Rather than prescribing a specific reporting structure, Kirby advocates for organizing around three central pillars. Having too much division in roles, he says, can impede teamwork and lead to conflicting goals and strategies.
Whether the staff consists of 4 people or 40, Kirby says all marketing functions fall under these three categories.
You might refer to this team as product marketing, branding, corporate marketing, or something else entirely. Regardless, Kirby says, every marketing organization needs a segment of the team focused on identifying the target customer and the messages that will resonate with them. “It’s figuring out the audience (who), and the story (why),” he says.
Those target customers? A dedicated team needs to find them and start the conversation that eventually turns a prospect into a buyer. This engagement-focused marketing function is often called marketing communications, demand generation, or lead generation, consisting of functions like content marketing, email marketing, SEO, and advertising. “It’s everything from creating content to getting it online to physical interaction, whether it’s mail or events,” Kirby says. “It’s the when and how, the execution of the message.”
Every marketing team needs an operations element to ensure the systems and processes needed to execute the message actually work. The team might include process and data experts who oversee what Kirby calls “the plumbing,” or building out the virtual sales pipelines required to intake and manage the lifecycle of leads. This team focuses on what happened, the efficiency and effectiveness of the strategy and execution.
The three-pillar structure creates a model in which marketing teams serve one another, Kirby says. For example, the engagement team might decide it needs a white paper as the core deliverable for new campaign, the product marketing team provides content and direction, and the marketing operations team sets up landing pages and outbound emails to disseminate the content and reports on results.
Marketing as Micro-Services
A defined yet agile marketing team structure ensures that the customer's needs are met as they continue to evolve. It also asks employees to perform what Kirby calls “micro-services,” a diverse yet complementary set of tasks, rather than focusing on a single area of expertise.
For example, some teams may no longer need a designated public relations staff member now that any company can publish its own content online. Instead, one employee with strong writing skills might oversee press releases and also be responsible for micro-services used by other teams like writing blog posts, engaging with industry influencers, and monitoring social media conversations.
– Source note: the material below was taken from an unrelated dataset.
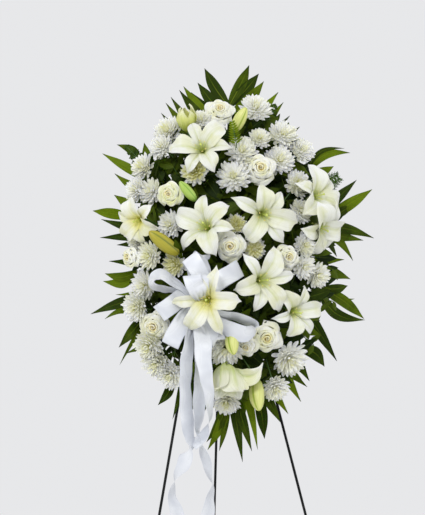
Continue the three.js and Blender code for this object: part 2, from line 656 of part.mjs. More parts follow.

The micro-service model also creates flexibility to outsource projects to agencies and contractors when the need arises for their time and expertise. With a combination of in-house and outsourced resources, the marketing team becomes a more cost-effective workforce that can quickly adapt to change.
“It’s about creating an amorphous team where people aren’t in boxes, but they aren’t tripping over each other, either,” Kirby says. “You’ve got the ability to quickly determine who is going to do what today or this hour or on this project.”
Leading a Modern Marketing Team
Separate any group of people into smaller groups, and friction between them is almost inevitable. The key to collaboration, Kirby says, is unifying the marketing team around marketing’s primary goal: driving profitable revenue.
In a previous organization Kirby led, a weekly report about the number of sales opportunities generated helped the team see past individual projects toward the big picture.
“You have to ensure your entire organization is service-oriented and focused on the customer— for marketing, the primary customer is the sales organization,” Kirby says. “Revenue takes priority.”
Marketing leaders can lose sight of that goal as they scramble to keep up with changing demands, software, and staffing needs. But as much as marketing has changed, Kirby argues that its purpose remains the same: starting a conversation that sales can convert to revenue.
“It’s always been about telling the right story to the right person at the right time,” he says. “In the end, marketing and sales have to work together to both earn the attention of prospects and keep it.”